Our several visits to Tazzina left us eager to return for more happy with the cooking and charmed by the nicely reimagined old storefront. But more than that, we look forward to buying another round at the bar, which offers up just the right mix of intelligence, style and passion.
TAZZINA BISTRO
614 Main St., Woodland
(530) 661-1700
Hours: Lunch 11 a.m.-3 p.m., dinner 5-9 p.m. Monday-Friday; brunch 11 a.m.-3 p.m., dinner 5-9 p.m. Saturday; brunch 10 a.m.-3 p.m., dinner 4-9 p.m. Sunday
Full bar? Yes.
Vegetarian-friendly? Yes.
Takeout? Yes.
Overall: 3 stars (good)
Solid bistro cooking with an appealing variety in its menu, Tazzina will please you with its food and, if you're so inclined, entertain you with its excellent drinks from the bar.
Food: 3 stars (good)
Nice sandwiches, salads and soups for lunch, eclectic entrees at dinner and several inspired desserts. Most of the cooking is solid and sophisticated, with only a couple of missteps.
Service: 2 1/2 stars (pretty good)
Three visits, three different experiences.
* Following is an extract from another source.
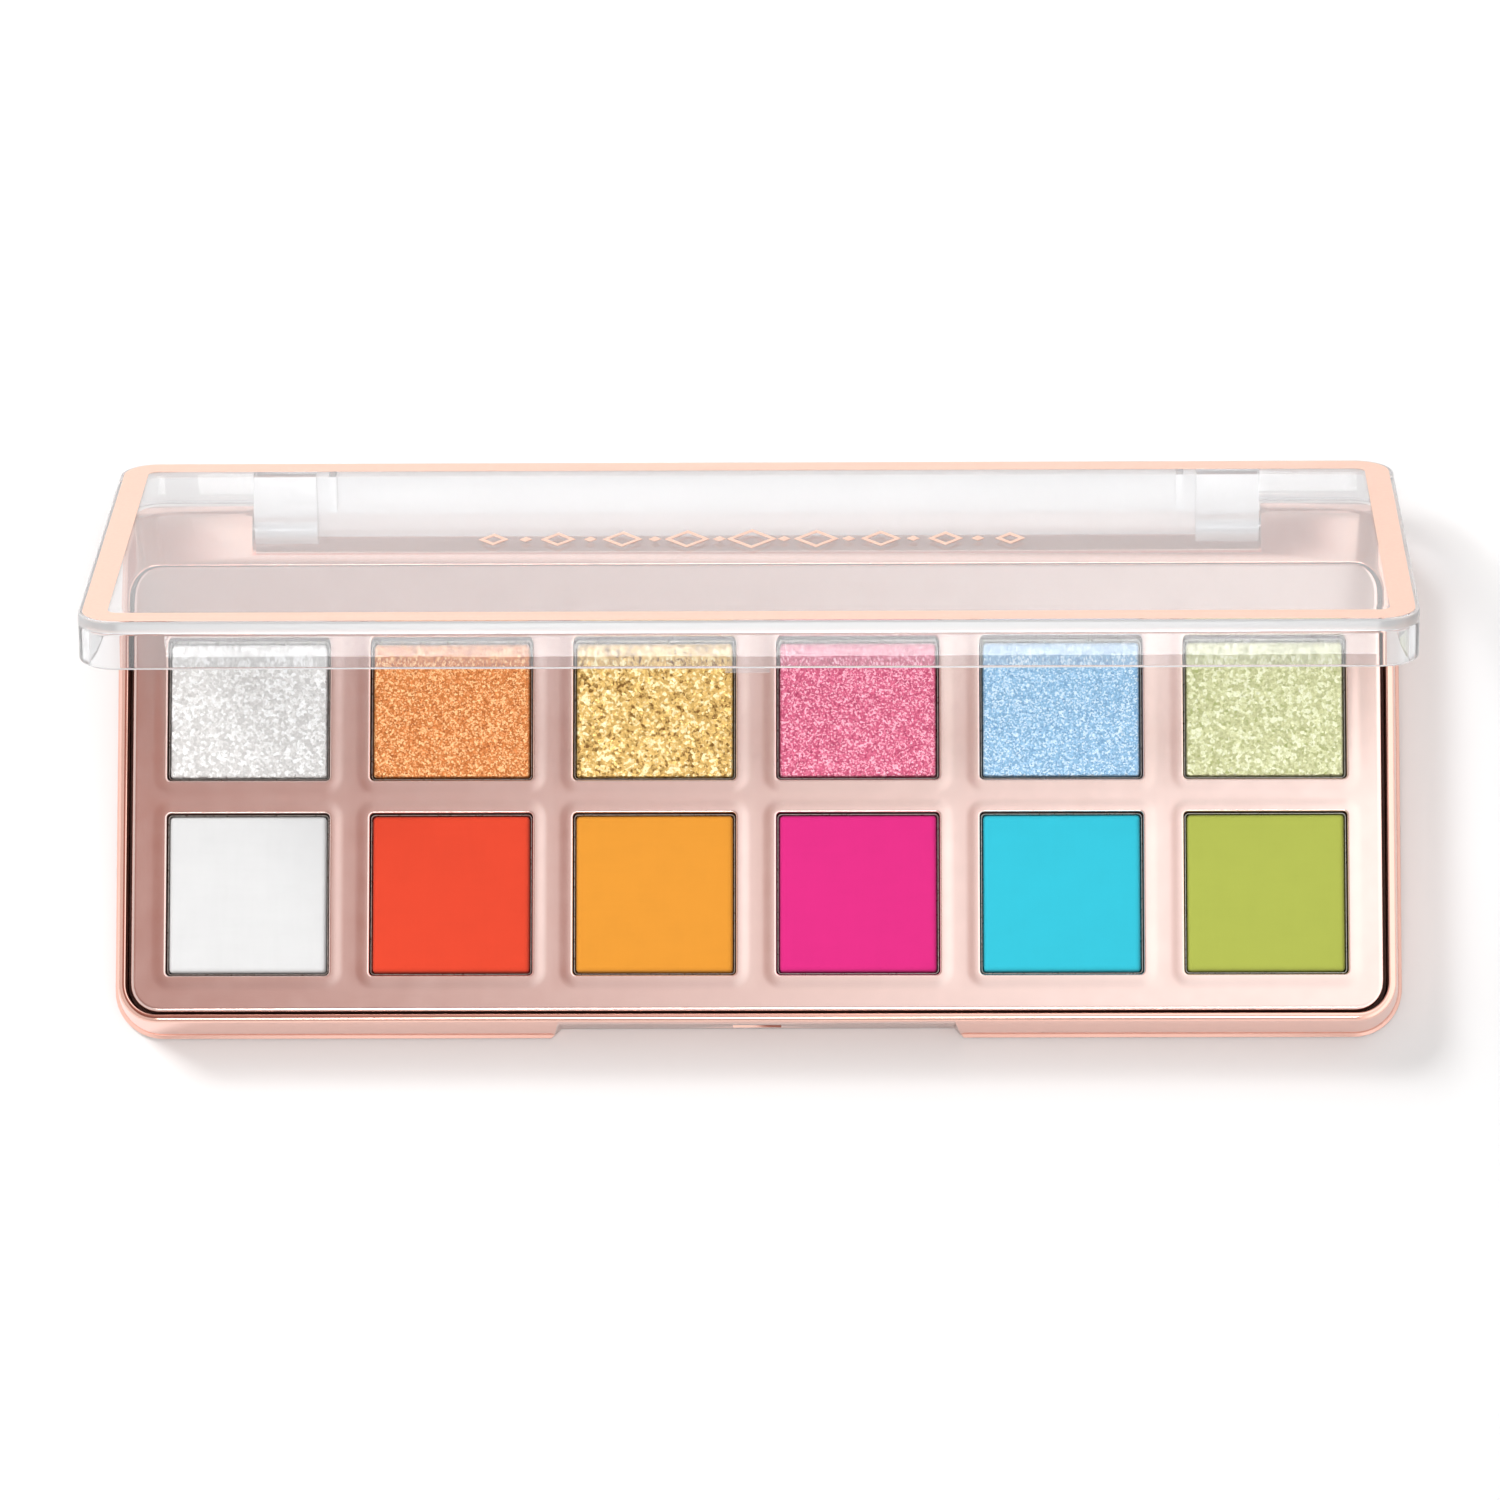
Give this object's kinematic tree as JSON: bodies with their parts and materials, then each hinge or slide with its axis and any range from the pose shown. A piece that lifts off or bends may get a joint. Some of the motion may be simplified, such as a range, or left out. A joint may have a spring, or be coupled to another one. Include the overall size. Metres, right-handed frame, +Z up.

Once, our server entertained us with her charisma and professionalism. Another time, we could have used paddles to jolt some life into our order-taker. And at lunch, the check came before we were asked if we wanted dessert we did and then we had to go hunting for it many minutes after we were finished.
Ambience: 3 stars (good)
The bistro is a renovated hardware store with interior walls of weathered red brick. It's equal parts rustic and elegant. The only shortcomings were the generic framed prints hanging from the walls. Surely there are local artists who have something better to offer. The music? Dreadful during our lunch visit, much nicer at dinner.
Value: 3 stars (good)
Quality ingredients, professional cooking, sophisticated thinking. Many lunch items under $10. Dinner entrees range from $15.95 to $26.50.